Provided records:
• • • • •

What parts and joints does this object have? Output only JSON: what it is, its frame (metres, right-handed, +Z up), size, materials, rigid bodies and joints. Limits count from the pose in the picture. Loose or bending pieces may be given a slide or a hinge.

• • • • •

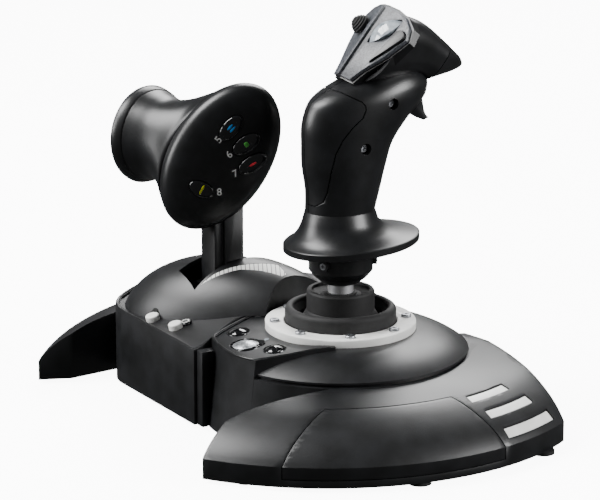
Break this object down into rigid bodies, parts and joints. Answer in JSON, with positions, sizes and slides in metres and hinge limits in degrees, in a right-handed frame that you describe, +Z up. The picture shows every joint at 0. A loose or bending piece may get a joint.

• • • • •

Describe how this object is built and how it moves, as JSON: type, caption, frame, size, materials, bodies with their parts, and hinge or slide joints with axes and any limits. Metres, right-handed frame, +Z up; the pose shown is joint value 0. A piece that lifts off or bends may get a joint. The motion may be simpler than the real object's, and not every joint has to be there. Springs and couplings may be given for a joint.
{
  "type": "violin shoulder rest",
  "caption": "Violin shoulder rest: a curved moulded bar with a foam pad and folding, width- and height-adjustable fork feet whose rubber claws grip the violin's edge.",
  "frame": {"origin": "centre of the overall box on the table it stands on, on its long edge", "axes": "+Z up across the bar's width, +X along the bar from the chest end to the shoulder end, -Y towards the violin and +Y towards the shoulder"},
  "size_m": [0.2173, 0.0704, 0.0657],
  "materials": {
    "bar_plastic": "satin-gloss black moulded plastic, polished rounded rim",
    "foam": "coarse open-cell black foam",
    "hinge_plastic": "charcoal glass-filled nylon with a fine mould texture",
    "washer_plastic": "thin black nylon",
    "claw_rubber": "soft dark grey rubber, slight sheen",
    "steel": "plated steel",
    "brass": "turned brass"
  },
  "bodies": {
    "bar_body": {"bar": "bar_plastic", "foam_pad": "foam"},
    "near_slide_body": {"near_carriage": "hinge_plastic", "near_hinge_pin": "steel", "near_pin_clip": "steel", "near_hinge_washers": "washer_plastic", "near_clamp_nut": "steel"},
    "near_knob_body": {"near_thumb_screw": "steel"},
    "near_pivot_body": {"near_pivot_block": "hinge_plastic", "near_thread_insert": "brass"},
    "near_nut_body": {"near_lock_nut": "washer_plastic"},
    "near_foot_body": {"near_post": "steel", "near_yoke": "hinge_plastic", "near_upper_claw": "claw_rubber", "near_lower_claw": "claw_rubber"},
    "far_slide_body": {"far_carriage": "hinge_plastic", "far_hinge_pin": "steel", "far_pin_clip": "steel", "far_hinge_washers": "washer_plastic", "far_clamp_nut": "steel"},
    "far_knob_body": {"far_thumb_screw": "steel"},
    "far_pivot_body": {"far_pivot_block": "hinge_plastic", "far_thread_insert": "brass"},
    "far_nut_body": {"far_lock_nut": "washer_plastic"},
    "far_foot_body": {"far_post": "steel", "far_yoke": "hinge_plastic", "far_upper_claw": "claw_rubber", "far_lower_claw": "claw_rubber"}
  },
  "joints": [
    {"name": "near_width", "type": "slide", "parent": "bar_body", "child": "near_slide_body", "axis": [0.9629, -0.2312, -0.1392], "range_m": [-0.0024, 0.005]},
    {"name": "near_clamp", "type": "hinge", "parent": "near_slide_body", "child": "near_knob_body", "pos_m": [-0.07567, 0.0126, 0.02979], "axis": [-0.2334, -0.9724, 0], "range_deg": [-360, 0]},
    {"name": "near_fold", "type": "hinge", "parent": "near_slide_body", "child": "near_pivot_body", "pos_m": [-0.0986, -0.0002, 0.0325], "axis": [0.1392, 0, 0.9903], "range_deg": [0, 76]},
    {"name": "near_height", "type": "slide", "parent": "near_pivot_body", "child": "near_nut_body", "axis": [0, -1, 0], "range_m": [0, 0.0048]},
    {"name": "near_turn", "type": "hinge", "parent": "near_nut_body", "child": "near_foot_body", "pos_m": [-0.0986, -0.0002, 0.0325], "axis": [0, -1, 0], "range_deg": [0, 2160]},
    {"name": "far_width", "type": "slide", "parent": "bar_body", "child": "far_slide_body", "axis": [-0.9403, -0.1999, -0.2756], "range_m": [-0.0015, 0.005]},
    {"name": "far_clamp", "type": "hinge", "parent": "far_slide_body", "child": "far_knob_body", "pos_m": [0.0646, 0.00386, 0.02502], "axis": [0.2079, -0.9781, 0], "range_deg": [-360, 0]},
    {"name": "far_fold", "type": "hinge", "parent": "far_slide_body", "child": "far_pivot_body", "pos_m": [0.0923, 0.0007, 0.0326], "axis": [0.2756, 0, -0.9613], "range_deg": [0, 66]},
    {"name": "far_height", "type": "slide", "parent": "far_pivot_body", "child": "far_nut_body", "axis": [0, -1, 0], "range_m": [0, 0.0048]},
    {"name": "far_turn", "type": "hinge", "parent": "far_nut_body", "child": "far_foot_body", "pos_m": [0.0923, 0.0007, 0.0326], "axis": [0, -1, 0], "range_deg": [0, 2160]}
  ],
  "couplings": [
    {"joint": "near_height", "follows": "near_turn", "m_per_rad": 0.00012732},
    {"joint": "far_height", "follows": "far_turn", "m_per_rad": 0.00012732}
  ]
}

• • • • •

Collect the complete line wherever the string "from" appears in the records.

Reply:
What parts and joints does this object have? Output only JSON: what it is, its frame (metres, right-handed, +Z up), size, materials, rigid bodies and joints. Limits count from the pose in the picture. Loose or bending pieces may be given a slide or a hinge.
  "frame": {"origin": "centre of the overall box on the table it stands on, on its long edge", "axes": "+Z up across the bar's width, +X along the bar from the chest end to the shoulder end, -Y towards the violin and +Y towards the shoulder"},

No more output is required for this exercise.